Data section:
================
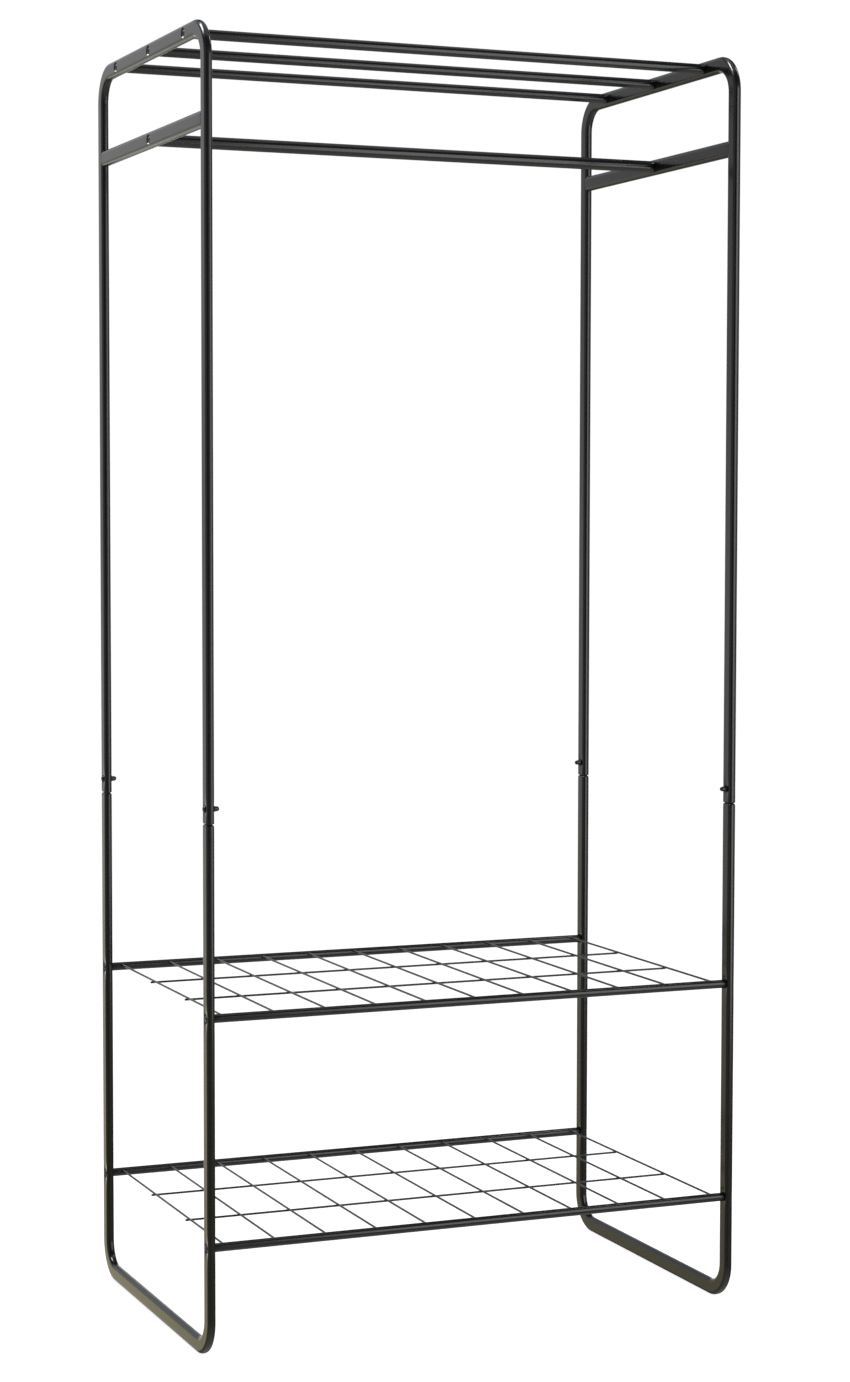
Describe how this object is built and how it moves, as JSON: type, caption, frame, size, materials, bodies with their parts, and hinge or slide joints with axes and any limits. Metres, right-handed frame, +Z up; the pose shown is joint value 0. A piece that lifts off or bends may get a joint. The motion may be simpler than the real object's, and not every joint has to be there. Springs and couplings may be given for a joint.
{
  "type": "garment rail",
  "caption": "Free-standing garment rail in black steel tube with bent side frames, a hanging rail under parallel top rails, and wire shelves near the floor.",
  "frame": {"origin": "on the floor, at the centre of the overall bounding box's base", "axes": "+X along the width towards the right side frame, +Y from front to back, +Z up"},
  "size_m": [0.804, 0.507, 1.798],
  "materials": {
    "black_powder_coat": "satin, fine orange peel",
    "black_fastener": "semi-gloss",
    "zinc_insert": "satin"
  },
  "bodies": {
    "root": {"upper_frame_left": "black_powder_coat", "upper_frame_right": "black_powder_coat", "lower_frame_left": "black_powder_coat", "lower_frame_right": "black_powder_coat", "cross_bar_left": "black_powder_coat", "cross_bar_right": "black_powder_coat", "top_rail_front": "black_powder_coat", "top_rail_middle": "black_powder_coat", "top_rail_back": "black_powder_coat", "hanging_rail": "black_powder_coat", "upper_shelf_front_tube": "black_powder_coat", "upper_shelf_back_tube": "black_powder_coat", "upper_shelf_cross_wires": "black_powder_coat", "upper_shelf_long_wires": "black_powder_coat", "lower_shelf_front_tube": "black_powder_coat", "lower_shelf_back_tube": "black_powder_coat", "lower_shelf_cross_wires": "black_powder_coat", "lower_shelf_long_wires": "black_powder_coat", "top_rail_bolts_left": "black_fastener", "top_rail_bolts_right": "black_fastener", "hanging_rail_bolts": "black_fastener", "upper_shelf_bolts": "black_fastener", "lower_shelf_bolts": "black_fastener", "leg_joint_bolts": "black_fastener", "leg_joint_cap_nuts": "black_fastener", "top_rail_inserts": "zinc_insert", "hanging_rail_inserts": "zinc_insert", "upper_shelf_inserts": "zinc_insert", "lower_shelf_inserts": "zinc_insert"}
  },
  "joints": []
}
================
Exercise description: Every line of the data above should be reproduced word for word.

Task solution:
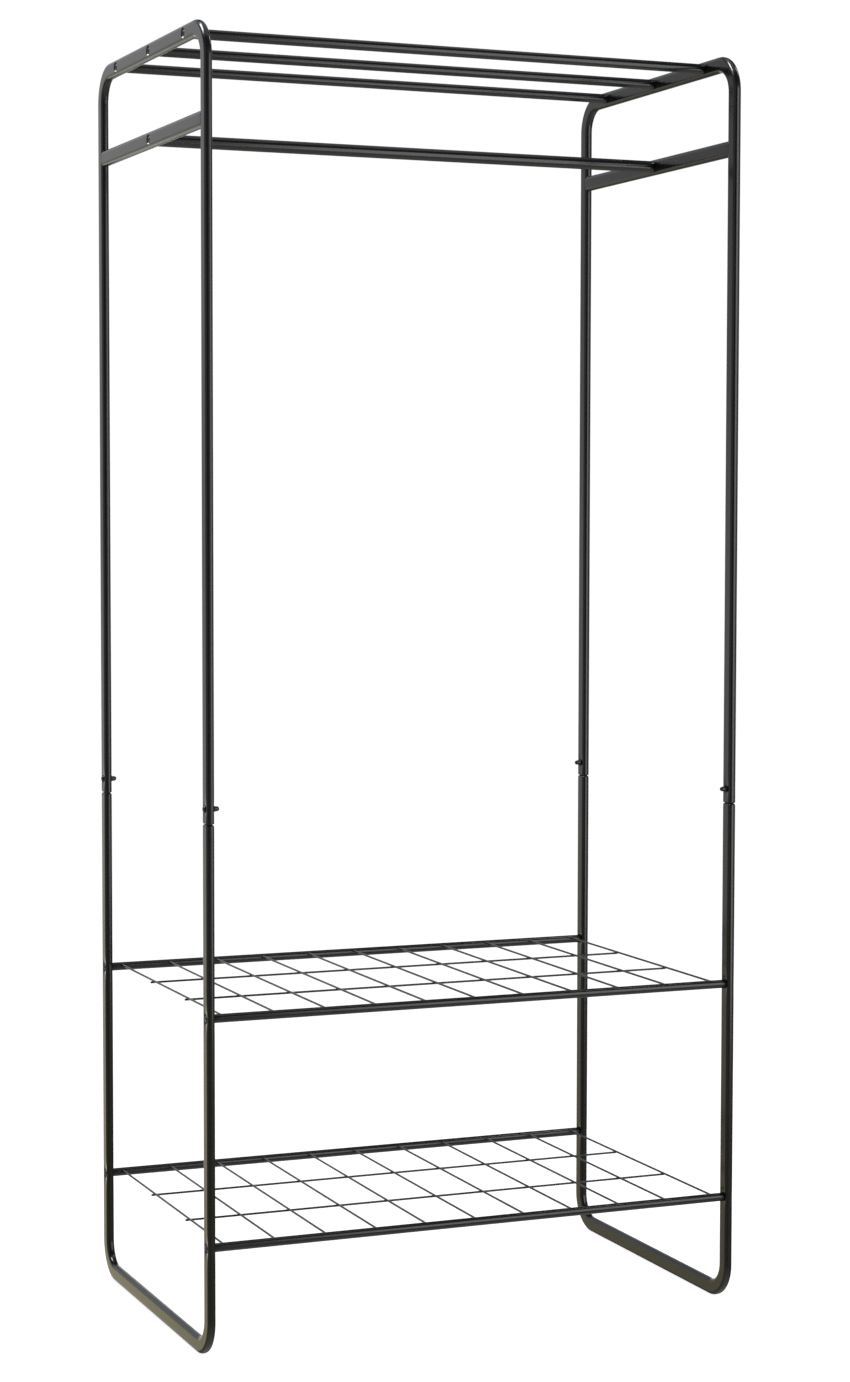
Describe how this object is built and how it moves, as JSON: type, caption, frame, size, materials, bodies with their parts, and hinge or slide joints with axes and any limits. Metres, right-handed frame, +Z up; the pose shown is joint value 0. A piece that lifts off or bends may get a joint. The motion may be simpler than the real object's, and not every joint has to be there. Springs and couplings may be given for a joint.
{
  "type": "garment rail",
  "caption": "Free-standing garment rail in black steel tube with bent side frames, a hanging rail under parallel top rails, and wire shelves near the floor.",
  "frame": {"origin": "on the floor, at the centre of the overall bounding box's base", "axes": "+X along the width towards the right side frame, +Y from front to back, +Z up"},
  "size_m": [0.804, 0.507, 1.798],
  "materials": {
    "black_powder_coat": "satin, fine orange peel",
    "black_fastener": "semi-gloss",
    "zinc_insert": "satin"
  },
  "bodies": {
    "root": {"upper_frame_left": "black_powder_coat", "upper_frame_right": "black_powder_coat", "lower_frame_left": "black_powder_coat", "lower_frame_right": "black_powder_coat", "cross_bar_left": "black_powder_coat", "cross_bar_right": "black_powder_coat", "top_rail_front": "black_powder_coat", "top_rail_middle": "black_powder_coat", "top_rail_back": "black_powder_coat", "hanging_rail": "black_powder_coat", "upper_shelf_front_tube": "black_powder_coat", "upper_shelf_back_tube": "black_powder_coat", "upper_shelf_cross_wires": "black_powder_coat", "upper_shelf_long_wires": "black_powder_coat", "lower_shelf_front_tube": "black_powder_coat", "lower_shelf_back_tube": "black_powder_coat", "lower_shelf_cross_wires": "black_powder_coat", "lower_shelf_long_wires": "black_powder_coat", "top_rail_bolts_left": "black_fastener", "top_rail_bolts_right": "black_fastener", "hanging_rail_bolts": "black_fastener", "upper_shelf_bolts": "black_fastener", "lower_shelf_bolts": "black_fastener", "leg_joint_bolts": "black_fastener", "leg_joint_cap_nuts": "black_fastener", "top_rail_inserts": "zinc_insert", "hanging_rail_inserts": "zinc_insert", "upper_shelf_inserts": "zinc_insert", "lower_shelf_inserts": "zinc_insert"}
  },
  "joints": []
}